The problem =>
Your task is to return, exactly, the run of lines starting at the line holding "shape = lie.location * shape" and ending at the line holding "record = json.load(file)", both ends included and no other lines.

Materials provided =>
........

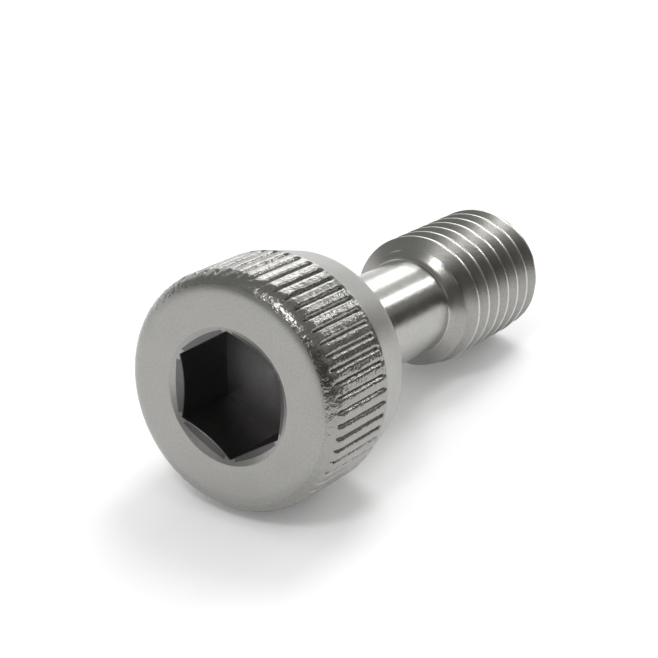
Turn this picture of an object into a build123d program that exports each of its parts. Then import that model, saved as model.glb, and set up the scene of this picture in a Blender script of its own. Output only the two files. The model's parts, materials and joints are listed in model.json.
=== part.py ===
from build123d import *
import math
import os

# ---------------------------------------------------------------- driving dimensions, millimetres
# Axial positions are measured from the face of the head toward the tip.
# Head, after the standard proportions of an M8 socket head.
HEAD_DIA = 13.0            # over the crests of the knurl
HEAD_HEIGHT = 8.0          # face to bearing face
CROWN_R = 1.1              # rounding between the face and the knurled side
KNURL_START = 1.15
KNURL_END = 5.0
TAPER_START = 5.05         # the smooth taper behind the knurl starts here
KNURL_COUNT = 56           # straight grooves rolled round the head
KNURL_DEPTH = 0.22
KNURL_WIDTH = 0.36         # of one groove at the surface
KNURL_RAMP = 0.18          # length over which each end of a groove rises to the surface
REAR_DIA = 11.7            # of the smooth taper behind the knurl
REAR_CHAMFER = 0.3         # between the taper and the bearing face
# Drive socket.
SOCKET_AF = 6.0            # across the flats
SOCKET_DEPTH = 4.2
SOCKET_TURN = -4.65        # of a hexagon corner from the top of the head, degrees
RIM_DIA = 7.45             # countersink at the face
RIM_ANGLE = 60.0           # of the countersink's side from the axis
DRILL_DIA = 5.9            # shallow cone left by the drill in the floor
DRILL_CONE = 0.45
# Waisted shank.
NECK_DIA = 5.7
NECK_FILLET = 0.5          # under the head
NECK_END = 17.2            # where the neck starts to widen into the thread's root
ROOT_BLEND = 0.5           # length of that widening
THREAD_START = 19.1        # end of the chamfer in front of the thread
# Thread, M8 coarse.
THREAD_DIA = 8.0
PITCH = 1.25
ROOT_DIA = 6.47
ROOT_FLAT = PITCH / 6      # leaves a crest an eighth of the pitch wide
TOTAL_LENGTH = 28.0
TIP_CHAMFER = 0.7
TIP_FLOOR_DIA = 5.9

# Rest on a table: the rear end of the knurl and the thread's tip touch it.
REST_Z_HEAD = TAPER_START
REST_Z_TIP = TOTAL_LENGTH - TIP_CHAMFER
REST_TILT = math.degrees(math.atan2((HEAD_DIA - THREAD_DIA) / 2, REST_Z_TIP - REST_Z_HEAD))


def quarter(start, corner, end):
    """A rounding from start to end that leaves and arrives along the lines to corner."""
    k = 0.5523
    bend = [tuple(p + k * (c - p) for p, c in zip(at, corner)) for at in (start, end)]
    return Bezier(start, bend[0], bend[1], end)


def body_of_revolution():
    """Head, neck and thread blank, turned about Z with the face at 0 and the tip at the top."""
    r_head, r_neck, r_root = HEAD_DIA / 2, NECK_DIA / 2, ROOT_DIA / 2
    r_thread, r_rear, f = THREAD_DIA / 2, REAR_DIA / 2, NECK_FILLET
    with BuildSketch(Plane.XZ) as outline:
        with BuildLine():
            start = (0, 0)
            Line(start, (r_head - CROWN_R, 0))
            quarter((r_head - CROWN_R, 0), (r_head, 0), (r_head, CROWN_R))
            Line((r_head, CROWN_R), (r_head, TAPER_START))
            Line((r_head, TAPER_START), (r_rear, HEAD_HEIGHT - REAR_CHAMFER))
            Line((r_rear, HEAD_HEIGHT - REAR_CHAMFER), (r_rear - REAR_CHAMFER, HEAD_HEIGHT))
            Line((r_rear - REAR_CHAMFER, HEAD_HEIGHT), (r_neck + f, HEAD_HEIGHT))
            quarter((r_neck + f, HEAD_HEIGHT), (r_neck, HEAD_HEIGHT), (r_neck, HEAD_HEIGHT + f))
            Line((r_neck, HEAD_HEIGHT + f), (r_neck, NECK_END))
            Line((r_neck, NECK_END), (r_root, NECK_END + ROOT_BLEND))
            Line((r_root, NECK_END + ROOT_BLEND), (r_thread, THREAD_START))
            Line((r_thread, THREAD_START), (r_thread, TOTAL_LENGTH - TIP_CHAMFER))
            Line((r_thread, TOTAL_LENGTH - TIP_CHAMFER), (TIP_FLOOR_DIA / 2, TOTAL_LENGTH))
            Line((TIP_FLOOR_DIA / 2, TOTAL_LENGTH), (0, TOTAL_LENGTH))
            Line((0, TOTAL_LENGTH), start)
        make_face()
    return revolve(outline.sketch, Axis.Z)


def thread_groove():
    """The helical space between two turns of the thread, longer than the thread at both ends."""
    z_low, z_high = NECK_END - 0.2, TOTAL_LENGTH + 0.7
    r_root, r_out = ROOT_DIA / 2, THREAD_DIA / 2 + 0.12
    half_root = ROOT_FLAT / 2
    half_out = half_root + (r_out - r_root) * math.tan(math.radians(30))
    helix = Helix(PITCH, z_high - z_low, r_root, center=(0, 0, z_low))
    with BuildSketch(Plane.XZ) as space:
        with BuildLine():
            Polyline((r_root, z_low - half_root), (r_out, z_low - half_out), (r_out, z_low + half_out),
                     (r_root, z_low + half_root), close=True)
        make_face()
    return sweep(space.sketch, path=helix, is_frenet=True)


def knurl_grooves():
    """V grooves along the side of the head; each one rises to the surface at both ends."""
    r, out = HEAD_DIA / 2, 0.3
    slope = KNURL_WIDTH / 2 / KNURL_DEPTH
    z0, z1 = KNURL_START, KNURL_END
    stations = [(z0, 0.0), (z0 + KNURL_RAMP, KNURL_DEPTH), (z1 - KNURL_RAMP, KNURL_DEPTH), (z1, 0.0)]
    sections = []
    for z, depth in stations:
        half = slope * (depth + out)
        with BuildSketch(Plane.XY.offset(z)) as vee:
            with BuildLine():
                Polyline((r - depth, 0), (r + out, half), (r + out, -half), close=True)
            make_face()
        sections.append(vee.sketch)
    one = loft(sections, ruled=True)
    return [Rot(0, 0, 360 * i / KNURL_COUNT) * one for i in range(KNURL_COUNT)]


def socket():
    """Hexagon socket, the countersink round its mouth and the drill's cone in its floor."""
    corner_r = SOCKET_AF / math.sqrt(3)
    with BuildSketch(Plane.XY) as hexagon:
        RegularPolygon(corner_r, 6, rotation=SOCKET_TURN)
    prism = extrude(hexagon.sketch, SOCKET_DEPTH)
    sink_depth = (RIM_DIA / 2) / math.tan(math.radians(RIM_ANGLE))
    sink = Pos(0, 0, sink_depth / 2) * Cone(RIM_DIA / 2, 0, sink_depth)
    floor = Pos(0, 0, SOCKET_DEPTH + DRILL_CONE / 2) * Cone(DRILL_DIA / 2, 0, DRILL_CONE)
    return [prism, sink, floor]


def at_rest(shape):
    """Lays the upright screw on its side and puts the origin under the middle of its box."""
    t = math.radians(REST_TILT)
    lie = Plane(origin=(0, 0, 0), x_dir=(math.sin(t), 0, math.cos(t)), z_dir=(math.cos(t), 0, -math.sin(t)))
    shape = lie.location * shape
    box = shape.bounding_box()
    return Pos(-(box.min.X + box.max.X) / 2, 0, -box.min.Z) * shape


screw = body_of_revolution()
screw = screw - thread_groove()
screw = screw - knurl_grooves()
screw = screw - socket()
screw = at_rest(screw)

os.makedirs("parts", exist_ok=True)
export_step(screw.solids()[0], "parts/captive_screw.step")
box = screw.bounding_box()
print("solids", len(screw.solids()), "valid", screw.solids()[0].is_valid, "volume", round(screw.volume, 2))
print("box", box.min, box.max, "tilt", round(REST_TILT, 3))
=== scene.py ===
# %% [markdown]
# A captive screw: knurled socket head, waisted neck, short coarse thread. It lies on its side.
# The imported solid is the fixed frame, so it is loaded first. Everything here is built in the same place
# and size.

# %% Load the frame
import json
import math

import bmesh
import bpy
import numpy as np
from mathutils import Matrix, Vector

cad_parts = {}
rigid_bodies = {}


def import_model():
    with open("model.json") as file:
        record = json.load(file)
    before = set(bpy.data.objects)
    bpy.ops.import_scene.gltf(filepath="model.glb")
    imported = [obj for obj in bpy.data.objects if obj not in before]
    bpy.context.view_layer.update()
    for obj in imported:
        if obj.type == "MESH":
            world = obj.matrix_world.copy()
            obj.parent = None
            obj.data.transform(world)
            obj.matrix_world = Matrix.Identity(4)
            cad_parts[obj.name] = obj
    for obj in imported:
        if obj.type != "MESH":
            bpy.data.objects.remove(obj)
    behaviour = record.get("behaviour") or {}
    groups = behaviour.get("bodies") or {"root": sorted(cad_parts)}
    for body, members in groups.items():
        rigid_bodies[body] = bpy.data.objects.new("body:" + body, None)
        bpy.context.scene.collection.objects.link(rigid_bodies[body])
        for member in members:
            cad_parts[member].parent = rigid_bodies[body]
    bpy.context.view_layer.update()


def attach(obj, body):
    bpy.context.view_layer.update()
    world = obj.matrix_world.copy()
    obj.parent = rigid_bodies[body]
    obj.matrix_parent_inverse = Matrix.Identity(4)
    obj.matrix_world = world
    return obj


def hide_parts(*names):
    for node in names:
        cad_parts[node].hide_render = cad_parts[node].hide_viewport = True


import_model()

# %% [markdown]
# The sizes are those of the turned and rolled part, in millimetres. The screw is first built upright:
# its own axis is Z, the face of the head is at 0 and the tip is at the top. Building upright keeps the
# rules for the knurl and the thread simple; the finished piece is laid down once, at the end.

# %% Sizes
MM = 0.001
HEAD_R, CROWN_R, HEAD_HEIGHT = 6.5, 1.1, 8.0
TAPER_START, TAPER_END, REAR_R = 5.05, 7.7, 5.85
GROOVES, GROOVE_DEPTH, GROOVE_WIDTH = 56, 0.17, 0.26
KNURL_START, KNURL_END, KNURL_RAMP = 0.5, 5.0, 0.25
SOCKET_FLAT, SOCKET_DEPTH, SOCKET_TURN = 3.0, 4.2, -4.65
RIM_R, DRILL_R, DRILL_CONE = 3.725, 2.95, 0.45
NECK_R, NECK_FILLET, NECK_END, ROOT_Z = 2.85, 0.5, 18.1, 18.5
THREAD_R, ROOT_R, PITCH, THREAD_START = 4.0, 3.235, 1.25, 19.1
LENGTH, TIP_CHAMFER, TIP_R = 28.0, 0.7, 2.95
FACE = (-13.7722, 0.0, 7.02322)      # centre of the head's face, lying
TILT = math.atan2(HEAD_R - THREAD_R, LENGTH - TIP_CHAMFER - TAPER_START)
HEAD_COLUMNS, SHANK_COLUMNS = GROOVES * 8, GROOVES * 4
print("dip of the axis, degrees:", round(math.degrees(TILT), 3))

# %% [markdown]
# On the real screw the head is pressed from a round blank, so every part of its outside except the
# knurl is a shape of revolution. It could be spun with a Screw modifier, but the rings are laid one by one
# here because the hexagon, the grooves and the thread need their columns in known places. Each station
# is a height and a radius; rounded corners get several stations.


# %% Stations of the turned outline
def rounded(start, corner, end, steps):
    """Points of a quarter round from start to end, whose sides meet at corner."""
    points = []
    for i in range(1, steps + 1):
        a = math.pi / 2 * i / steps
        u, v = 1 - math.cos(a), math.sin(a)
        points.append(tuple(s + (c - s) * v + (e - c) * u for s, c, e in zip(start, corner, end)))
    return points


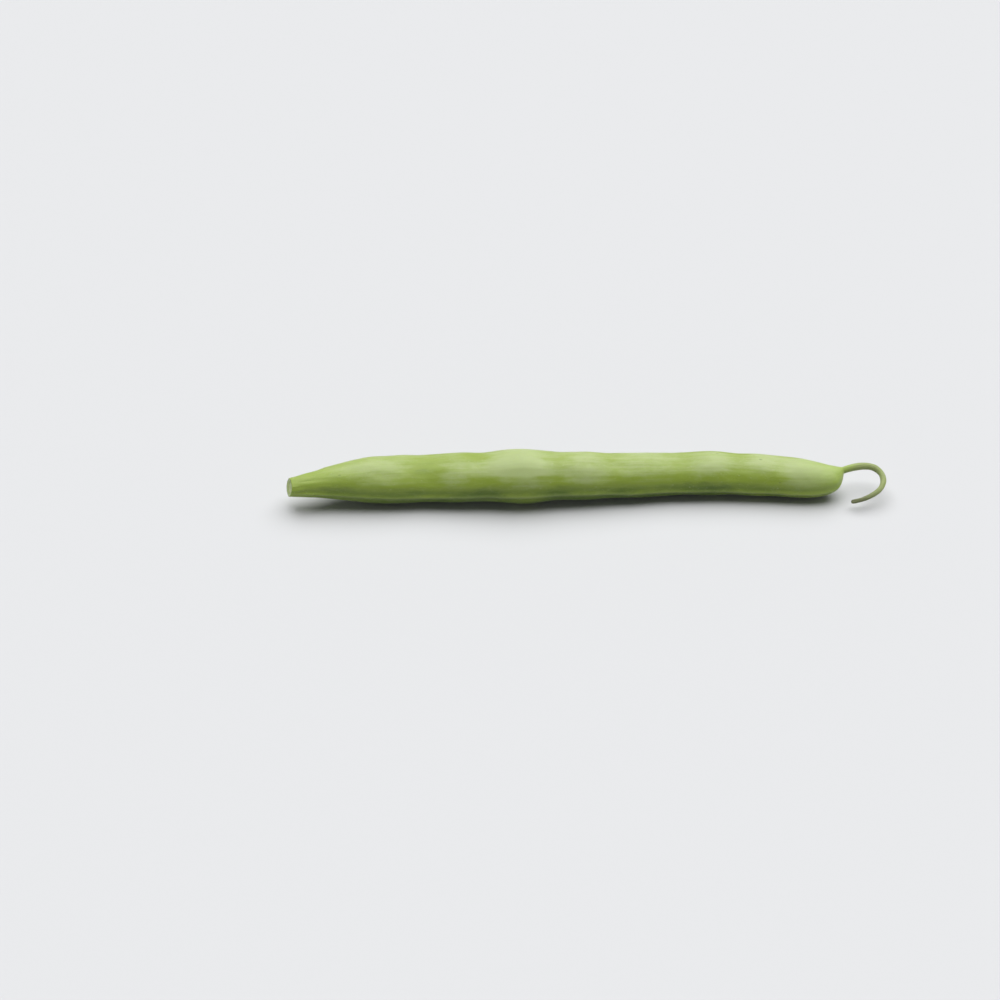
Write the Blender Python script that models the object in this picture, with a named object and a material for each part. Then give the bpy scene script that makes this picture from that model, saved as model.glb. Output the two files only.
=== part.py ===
"""Green bean: one fresh pod as picked, lying on one of its flat sides.

Metres, +Z up. The pod runs along X, with the cut stem end at -X and the tip and its curled tail at +X.
The origin lies on the surface that the bean rests on, under the middle of its bounding box.
The bean grew as one piece, so it is one closed body: a section that is carried along a curved middle
line, and that swells over each seed, has a raised seam on both edges and shrinks into the tail.
"""

import math

import bmesh
import bpy
import numpy as np

MM = 0.001

# Driving dimensions
POD_LENGTH = 136 * MM  # cut stem end to where the tail leaves the tip, measured along X
POD_WIDTH = 12.7 * MM  # seam to seam at the thickest stretch
POD_DEPTH = 10.7 * MM  # flat side to flat side there

# Middle line of the pod: share of its length, and millimetres back and above the surface
POD_LINE = [
    (0.0, -4.2, 5.8),
    (0.103, -1.2, 5.5),
    (0.22, 0.4, 5.03),
    (0.41, 0.4, 6.0),
    (0.617, 2.4, 4.8),
    (0.765, 3.2, 4.6),
    (0.882, 2.1, 4.4),
    (0.949, 2.2, 4.9),
]

# Middle line of the tail: millimetres on from the end of the pod, back and above the surface
TAIL_LINE = [
    (-0.7, 3.8, 6.0),
    (1.4, 4.2, 6.1),
    (3.5, 4.2, 6.0),
    (5.3, 3.5, 5.6),
    (6.3, 1.9, 5.1),
    (6.4, -0.4, 4.5),
    (5.2, -2.5, 3.8),
    (3.2, -3.8, 3.1),
    (1.0, -4.5, 2.5),
    (-1.1, -4.8, 2.1),
]

# Swell of the pod: share of its length, and shares of the full width and depth
SWELL = [
    (0.0, 0.35, 0.39),
    (0.044, 0.52, 0.56),
    (0.103, 0.77, 0.81),
    (0.19, 0.96, 0.96),
    (0.31, 1.0, 0.99),
    (0.43, 1.0, 1.0),
    (0.545, 0.93, 0.93),
    (0.68, 0.88, 0.87),
    (0.82, 0.84, 0.83),
    (0.94, 0.80, 0.79),
    (1.03, 0.76, 0.75),
]

# Seeds: share of the pod's length, half length and rise of the skin in millimetres, and how far that
# rise leans towards the back seam, or towards the front one where it is negative
SEEDS = [
    (0.155, 6.5, 0.30, 0.2),
    (0.294, 6.5, 0.36, 0.2),
    (0.413, 6.0, 1.02, -0.3),
    (0.522, 5.5, 0.34, 0.1),
    (0.620, 5.0, 0.28, 0.2),
    (0.748, 5.0, 0.46, 0.4),
    (0.838, 4.2, 0.32, 0.2),
    (0.905, 4.0, 0.26, 0.2),
]
SEED_RISE_AT_SEAMS = 0.30  # share of the rise that is left where the seams run

# Hollows between the seeds, given as the seeds are, with a depth in place of a rise
HOLLOWS = [
    (0.247, 4.5, 0.32, -0.7),
    (0.336, 4.2, 0.34, 0.8),
    (0.475, 3.8, 0.26, -0.6),
    (0.566, 3.0, 0.20, 0.5),
    (0.692, 3.5, 0.22, -0.6),
    (0.797, 2.8, 0.20, 0.5),
    (0.872, 3.0, 0.14, -0.4),
]

# Seams: a low ridge with a shallow groove on each side of it
SEAM_HEIGHT = 0.34 * MM
SEAM_HALF_ANGLE = math.radians(5.5)
GROOVE_DEPTH = 0.12 * MM
GROOVE_ANGLE = math.radians(17)
GROOVE_HALF_ANGLE = math.radians(8)
SEAM_FADE = 5 * MM  # the seams rise to their full height over this distance from the cut
SEAM_AT_CUT = 0.25  # share of their height at the cut itself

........

Response for this exercise =>
    shape = lie.location * shape
    box = shape.bounding_box()
    return Pos(-(box.min.X + box.max.X) / 2, 0, -box.min.Z) * shape


screw = body_of_revolution()
screw = screw - thread_groove()
screw = screw - knurl_grooves()
screw = screw - socket()
screw = at_rest(screw)

os.makedirs("parts", exist_ok=True)
export_step(screw.solids()[0], "parts/captive_screw.step")
box = screw.bounding_box()
print("solids", len(screw.solids()), "valid", screw.solids()[0].is_valid, "volume", round(screw.volume, 2))
print("box", box.min, box.max, "tilt", round(REST_TILT, 3))
=== scene.py ===
# %% [markdown]
# A captive screw: knurled socket head, waisted neck, short coarse thread. It lies on its side.
# The imported solid is the fixed frame, so it is loaded first. Everything here is built in the same place
# and size.

# %% Load the frame
import json
import math

import bmesh
import bpy
import numpy as np
from mathutils import Matrix, Vector

cad_parts = {}
rigid_bodies = {}


def import_model():
    with open("model.json") as file:
        record = json.load(file)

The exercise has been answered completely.